I'm looking for a good parser generator that I can use to read a custom text-file format in our large commercial app. Currently this particular file format is read with a handmade recursive parser but the format has grown and complexified to the point where that approach has become unmanageable.
It seems like the ultimate solution would be to build a proper grammar for this format and then use a real parser generator like yacc to read it, but I'm having trouble deciding which such generator to use or even if they're worth the trouble at all. I've looked at ANTLR and Spirit, but our project has specific constraints beyond earlier answers that make me wonder if they're as appropriate for us.
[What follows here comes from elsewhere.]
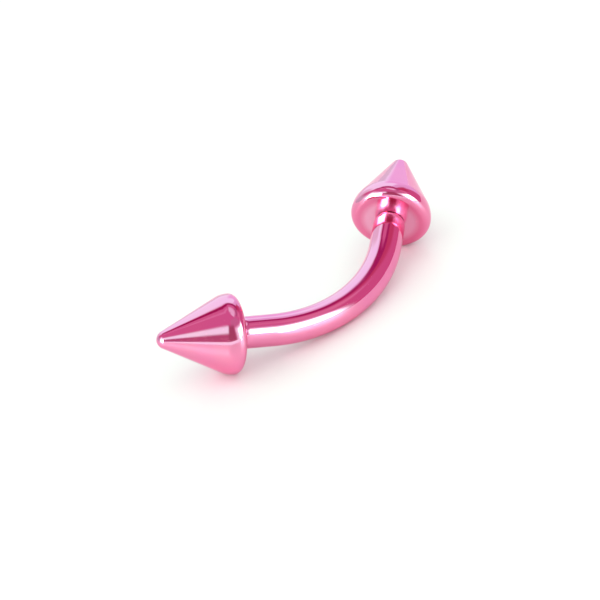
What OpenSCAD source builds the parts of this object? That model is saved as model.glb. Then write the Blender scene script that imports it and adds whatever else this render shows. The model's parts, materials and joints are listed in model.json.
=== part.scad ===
// Curved eyebrow barbell: a bent round bar with a cone screwed onto each end.
// It lies as it would by itself, on the middle of its bend and on the rims of both cones.
// X runs from the left cone to the right one, Y to the back and Z up, in millimetres.
// The origin is on the floor, under the middle of the outline.

/* [Bar] */
// Diameter of the bar, 16 gauge
bar_d = 1.2; // [1.0:0.1:1.6]
// Length for wear, straight across between the base faces of the two cones
wear_length = 8.5; // [6:0.5:12]
// Angle that the bar bends through on each side of its middle
half_bend = 34; // [25:0.5:45]
// Straight stretch between the bend and each cone
straight_len = 1.3; // [0.6:0.1:2]
// Length of the rounding at each end of the bar, where it meets its cone
end_round_len = 0.3; // [0.2:0.05:0.5]
// How much that rounding takes off the bar's radius at its end face
end_round_in = 0.07; // [0.04:0.01:0.1]

/* [Cones] */
// Diameter of each cone across its rim
cone_d = 3; // [2.5:0.1:4]
// Length of each cone from its base face to its tip
cone_len = 3.1; // [2.6:0.1:5]
// Rounding of the rim from the base face to the widest point
rim_round = 0.3; // [0.15:0.05:0.5]
// Rounding of the shoulder from the widest point to the slant
shoulder_round = 1; // [0.4:0.1:1.2]
// Rounding of the tip
tip_round = 0.35; // [0.1:0.05:0.5]

/* [Screw fit] */
// Step from the side of the bar down to the screw pin on its end
pin_step = 0.18; // [0.16:0.01:0.22]
// Chamfer at the free end of each pin
pin_chamfer = 0.1; // [0.05:0.01:0.15]
// Gap all round between a pin and the bore of its cone
bore_gap = 0.03; // [0.01:0.01:0.08]
// Gap between the end face of the bar and the base face of the cone
seat_gap = 0.02; // [0.01:0.01:0.05]
// Chamfer round the mouth of each bore
mouth_chamfer = 0.03; // [0.02:0.01:0.04]
// Space that each bore has past the end of its pin
bore_spare = 0.15; // [0.05:0.05:0.3]
// Solid metal between the full width of the bore and the tip
tip_solid = 1.35; // [1.2:0.05:1.8]
// Point angle of the drill that made the bore
drill_angle = 118; // [90:2:140]

/* [Hidden] */
$fn = 96;

metal = [0.86, 0.33, 0.58];

// Bar: radius, and radius of the bend to the centre line
bar_r = bar_d / 2;
bend_r = (wear_length / 2 - straight_len * cos(half_bend)) / sin(half_bend);

// Rounded end of the bar, along its straight stretch: where it starts, where the end face is
// and the radius of its arc, which runs smoothly out of the side of the bar
end_face = straight_len - seat_gap;
end_round_from = end_face - end_round_len;
end_arc_r = (end_round_len ^ 2 + end_round_in ^ 2) / (2 * end_round_in);

// Pin and bore, measured along the axis of the cone from its base face
pin_r = bar_r - pin_step;
bore_r = pin_r + bore_gap;
bore_depth = cone_len - tip_solid;
pin_end = bore_depth - bore_spare;
drill_point = bore_r / tan(drill_angle / 2);

// Cone outline: the rim circle meets the shoulder circle at the widest point,
// and the slant touches the shoulder circle and the tip circle
cone_r = cone_d / 2;
rim_ring_r = cone_r - rim_round;
shoulder_ring_r = cone_r - shoulder_round;
tip_centre = cone_len - tip_round;
slant_run = norm([shoulder_ring_r, tip_centre - rim_round]);
slant_normal = atan2(tip_centre - rim_round, -shoulder_ring_r)
    - acos((shoulder_round - tip_round) / slant_run);
slant_dir = [cos(slant_normal), sin(slant_normal)];

// Plane of the bend, before the barbell is laid down: the bend's centre is the origin,
// the middle of the bar is at -Y and the cones lean outwards along +Y
base_y = straight_len * sin(half_bend) - bend_r * cos(half_bend);
rim_ring_y = base_y + rim_round * sin(half_bend);
tip_y = base_y + tip_centre * sin(half_bend);

// Tilt of that plane from the floor with the bar and both rims touching the floor:
// rim_rise * s + bar_r - rim_round = rim_ring_r * sqrt(1 - (s * sin(half_bend))^2), s = sin(tilt)
rim_rise = rim_ring_y + bend_r;
tilt_a = rim_rise ^ 2 + (rim_ring_r * sin(half_bend)) ^ 2;
tilt_b = 2 * rim_rise * (bar_r - rim_round);
tilt_c = (bar_r - rim_round) ^ 2 - rim_ring_r ^ 2;
rest_tilt = asin((sqrt(tilt_b ^ 2 - 4 * tilt_a * tilt_c) - tilt_b) / (2 * tilt_a));

// Place on the floor, with the outline centred from front to back
floor_z = -bend_r * sin(rest_tilt) - bar_r;
front_y = -bend_r * cos(rest_tilt) - bar_r;
shoulder_back_y = rim_ring_y * cos(rest_tilt) + shoulder_round
    + shoulder_ring_r * sqrt(1 - (sin(half_bend) * cos(rest_tilt)) ^ 2);
tip_back_y = tip_y * cos(rest_tilt) + tip_round;
middle_y = (front_y + max(shoulder_back_y, tip_back_y)) / 2;

// Lays the barbell down from the plane of its bend
module laid_down() {
    translate([0, -middle_y, -floor_z])
        rotate([rest_tilt, 0, 0])
            children();
}

// Puts the origin at the centre of the left cone's base face, with Z along the cone to its tip
module at_left_base() {
    rotate([0, 0, -90 - half_bend])
        translate([bend_r, -straight_len, 0])
            rotate([90, 0, 0])
                children();
}

// Half of the bend, from its left end to the middle of the bar
module half_bend_sweep() {
    intersection() {
        rotate([0, 0, -90 - half_bend])
            rotate_extrude(angle = 2 * half_bend)
                translate([bend_r, 0])
                    circle(r = bar_r);
        translate([-wear_length, -2 * bend_r, -bar_d])
            cube([wear_length, 2 * bend_r, 2 * bar_d]);
    }
}

// Half outline of the straight end of the bar, with its rounding and its screw pin
module end_outline() {
    square([bar_r, end_round_from]);
    intersection() {
        translate([0, end_round_from])
            square([bar_r, end_round_len]);
        translate([bar_r - end_arc_r, end_round_from])
            circle(r = end_arc_r);
    }
    polygon([
        [0, end_round_from],
        [pin_r, end_round_from],
        [pin_r, straight_len + pin_end - pin_chamfer],
        [pin_r - pin_chamfer, straight_len + pin_end],
        [0, straight_len + pin_end],
    ]);
}

module straight_end() {
    rotate_extrude()
        end_outline();
}

// Left half of the bar; the right half is its mirror image
module half_bar() {
    half_bend_sweep();
    rotate([0, 0, -90 - half_bend])
        translate([bend_r, 0, 0])
            rotate([90, 0, 0])
                straight_end();
}

// Half outline of a cone, with X the distance from its axis and Y along it
module cone_outline() {
    intersection() {
        square([cone_d, cone_len]);
        union() {
            polygon([
                [0, 0],
                [rim_ring_r, 0],
                [cone_r, rim_round],
                [shoulder_ring_r, rim_round] + shoulder_round * slant_dir,
                [0, tip_centre] + tip_round * slant_dir,
                [0, tip_centre],
            ]);
            translate([rim_ring_r, rim_round])
                circle(r = rim_round);
            intersection() {
                translate([shoulder_ring_r, rim_round])
                    circle(r = shoulder_round);
                translate([0, rim_round])
                    square([cone_d, cone_len]);
            }
            translate([0, tip_centre])
                circle(r = tip_round);
        }
    }
}

// Bore with its chamfered mouth and drilled end
module bore() {
    rotate_extrude()
        polygon([
            [0, -mouth_chamfer],
            [bore_r + 2 * mouth_chamfer, -mouth_chamfer],
            [bore_r, mouth_chamfer],
            [bore_r, bore_depth],
            [0, bore_depth + drill_point],
        ]);
}

// Cone with its bore
module cone() {
    difference() {
        rotate_extrude()
            cone_outline();
        bore();
    }
}

module bar() {
    color(metal)
        laid_down()
            union() {
                half_bar();
                mirror([1, 0, 0])
                    half_bar();
            }
}

module left_cone() {
    color(metal)
        laid_down()
            at_left_base()
                cone();
}

module right_cone() {
    color(metal)
        laid_down()
            mirror([1, 0, 0])
                at_left_base()
                    cone();
}

bar();
left_cone();
right_cone();
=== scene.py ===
"""Looks of a curved eyebrow barbell: mirror-polished pink metal, lying on white in soft studio light."""

import json
import math

import bpy
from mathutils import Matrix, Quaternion, Vector


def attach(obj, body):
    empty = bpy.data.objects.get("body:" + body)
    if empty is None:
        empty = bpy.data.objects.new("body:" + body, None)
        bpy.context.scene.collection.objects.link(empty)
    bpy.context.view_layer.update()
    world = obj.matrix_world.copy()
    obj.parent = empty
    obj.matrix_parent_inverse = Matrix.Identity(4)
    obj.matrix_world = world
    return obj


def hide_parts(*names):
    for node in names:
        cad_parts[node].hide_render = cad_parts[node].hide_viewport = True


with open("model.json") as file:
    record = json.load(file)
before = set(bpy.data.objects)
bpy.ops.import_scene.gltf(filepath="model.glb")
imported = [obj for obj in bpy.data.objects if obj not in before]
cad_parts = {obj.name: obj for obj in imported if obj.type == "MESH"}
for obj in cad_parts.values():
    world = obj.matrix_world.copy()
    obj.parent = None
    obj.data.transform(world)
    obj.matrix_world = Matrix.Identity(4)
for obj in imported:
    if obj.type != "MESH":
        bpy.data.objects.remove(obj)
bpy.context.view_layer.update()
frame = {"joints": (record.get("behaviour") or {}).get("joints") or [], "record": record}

mm = 0.001
joints = {joint["child"]: joint for joint in frame["joints"]}
piercing = frame["record"]["mounts"][0]

# Bar: the gauge and the length for wear are the mount's own
bar_r = piercing["dims"]["r_mm"] * mm
wear_length = piercing["dims"]["length_mm"] * mm
straight_len = 1.3 * mm
end_round_len = 0.3 * mm
end_round_in = 0.07 * mm

# Cones
cone_r = 1.5 * mm
cone_len = 3.1 * mm
rim_round = 0.3 * mm
shoulder_round = 1.0 * mm
tip_round = 0.35 * mm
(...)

In particular, I need:
- A parser that generates C or C++ code with MSVC. ANTLR 3 doesn't support C++; it claims to generate straight C but the docs on getting it to actually work are sort of confusing.
- Severely constrained memory usage. Memory is at a huge premium in our app and even tiny leaks are fatal. I need to be able to override the parser's memory allocator to use our custom malloc(), or at the very least I need to give it a contiguous pool from which it draws all its memory (and which I can deallocate en bloc afterwards). I can spare about 200kb for the parser executable itself, but whatever dynamic heap it allocates in parsing has to get freed afterwards.
- Good performance. This is less critical but we ought to be able to parse 100kb of text in no more than a second on a 3ghz processor.
- Must be GPL-free. We can't use GNU code.
I like ANTLRworks' IDE and debugging tools, but it looks like getting its C target to actually work with our app will be a huge undertaking. Before I embark on that palaver, is ANTLR the right tool for this job?
The text format in question looks something like:
attribute "FluxCapacitance" real constant
asset DeLorean
//comment foo bar baz
model "delorean.mdl"
animation "gullwing.anm"
references "Marty"
template TimeMachine
attribute FluxCapacitance 10
asset DeLorean